The first rule of the Guitar Club is to tell everyone about the Guitar Club.
The second rule is to teach them how to play guitar.
A group of Williamsburg middle schoolers have been inspired to teach fellow students how to handle an axe after a school parent and a teacher took the time to teach them how to play a six-string.
Guitar-playing parent Beau Friedlander teamed with MS 577 guitar-playing teacher Tom MacDonald to teach kids songs such as the Lumineer’s “Ho Hey,” and after they rocked out at a holiday show, demand for the duo’s services out weighed their supply of time.
And that’s when their first students stepped in.

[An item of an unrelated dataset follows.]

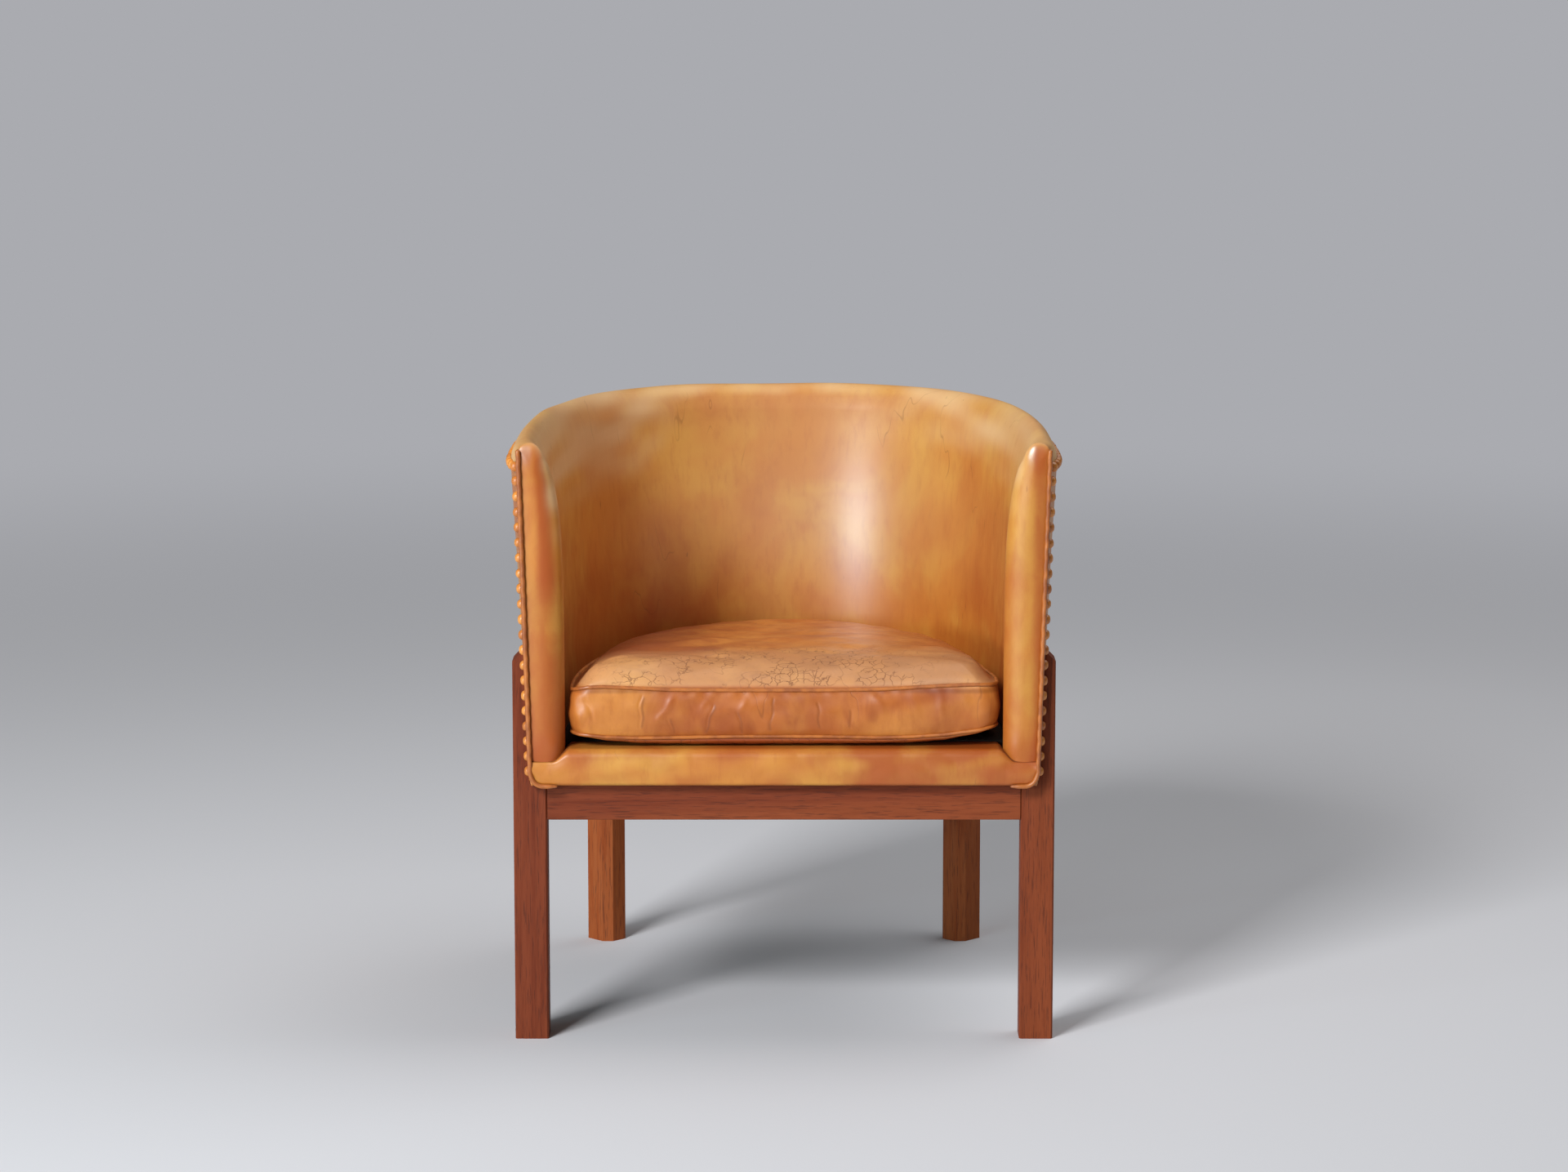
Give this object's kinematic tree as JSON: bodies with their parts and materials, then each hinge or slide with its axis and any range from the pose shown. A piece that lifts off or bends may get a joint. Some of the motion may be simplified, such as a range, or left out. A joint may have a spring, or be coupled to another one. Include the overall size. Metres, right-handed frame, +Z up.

“When a kid finally gets it, it gives me the feeling that I have done something good,” said 13-year-old student Matthew Fitzpatrick, a seventh grader who has already begun passing down his knowledge to kids even more wet behind the ears than he, even though he only started playing six months ago and knows a handful of chords. “It is really fun.”

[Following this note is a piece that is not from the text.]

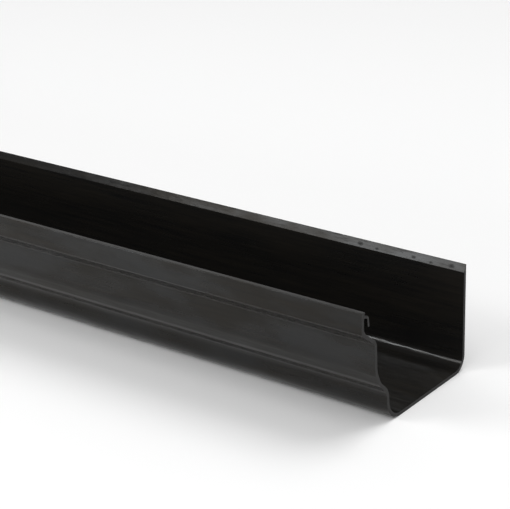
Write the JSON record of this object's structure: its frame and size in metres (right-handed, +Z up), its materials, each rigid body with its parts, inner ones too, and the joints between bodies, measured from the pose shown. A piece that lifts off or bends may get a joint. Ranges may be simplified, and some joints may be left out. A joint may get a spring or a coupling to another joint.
{
  "type": "ogee eaves gutter length",
  "caption": "Straight length of extruded plastic eaves gutter with an ogee front, a flat base and back, and a bracket hook behind the front lip.",
  "frame": {"origin": "middle of the bounding box's footprint, on the underside of the base", "axes": "+X along the length, +Y towards the fascia board the back stands against, -Y towards the ogee front, +Z up"},
  "size_m": [2, 0.11, 0.0775],
  "materials": {
    "black_pvc": "extruded rigid PVC, black, satin matt"
  },
  "bodies": {
    "root": {"gutter_channel": "black_pvc"}
  },
  "joints": []
}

Fitzpatrick and other older kids picked up the slack by starting to teach each other, and as soon as they would learn a new chord or song, they would seek out younger kids to show them how it is done. Friedlander and MacDonald started asking their students to promise to pass on what they learned.
“We are creating this weird little nation of guitar players,” said Friedlander.

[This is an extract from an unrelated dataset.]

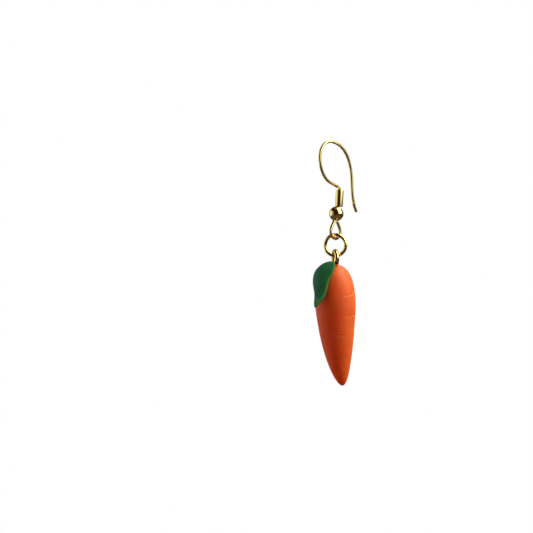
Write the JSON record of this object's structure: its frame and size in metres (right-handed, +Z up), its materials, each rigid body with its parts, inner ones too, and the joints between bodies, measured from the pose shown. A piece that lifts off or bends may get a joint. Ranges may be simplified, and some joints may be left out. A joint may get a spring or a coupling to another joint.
{
  "type": "carrot drop earring",
  "caption": "Drop earring: a small orange clay carrot with a green leaf, hung by a screw eye and a jump ring from a gold hook ear wire with a sleeve and a ball bead.",
  "frame": {"origin": "inside of the hook's crown, where the ear lobe carries the earring", "axes": "+Z up along the hanging earring, -Y its front, +X its right as seen from the front"},
  "size_m": [0.0096, 0.0098, 0.0506],
  "materials": {
    "gold_plated_brass": "gold plated, polished",
    "orange_clay": "baked polymer clay, satin matt",
    "green_clay": "baked polymer clay, satin"
  },
  "bodies": {
    "hook": {"ear_wire": "gold_plated_brass", "sleeve": "gold_plated_brass", "bead": "gold_plated_brass"},
    "ring": {"jump_ring": "gold_plated_brass"},
    "charm": {"screw_eye": "gold_plated_brass", "carrot": "orange_clay", "leaf": "green_clay"}
  },
  "joints": [
    {"name": "ring_swing", "type": "hinge", "parent": "hook", "child": "ring", "pos_m": [0.0012, 0.001, -0.01887], "axis": [0.9659, -0.2588, 0], "range_deg": [-65, 65]},
    {"name": "charm_swing", "type": "hinge", "parent": "ring", "child": "charm", "pos_m": [0.00115, 0.001, -0.02227], "axis": [-0.2079, 0.9781, 0], "range_deg": [-55, 55]}
  ]
}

And the kids all turn out to be all right as teachers.
“Kids are sometimes better at showing each other how to do things than adults are,” said Friedlander. “They speak the same language.”

And according to the kids, explaining how something is done to another student benefits both the student and the teacher.
“Teaching helps you understand the instruments better,” said Ella Friedlander. “You are getting a deeper understanding of what you are playing.”
The kids have already learned several popular songs, including “Firework” by Katy Perry, “Maps” by Maroon 5, and “Rude” by Magic. They have also taken on some stalwart classics, including “You’ve Got to Hide Your Love Away” by the Beatles and “Sweet Home Alabama” by Lynyrd Skynyrd.
The kids are now raising money to build a website where they will post their own homemade instructional videos, and are hoping to raise enough money to buy guitars for 50 more kids.
Friedlander and MacDonald also hope to expand the club to at least two more schools and eventually the entire city.

“I just want kids to be enriched with music and the arts and learn a skill that goes with you beyond test taking,” said MacDonald.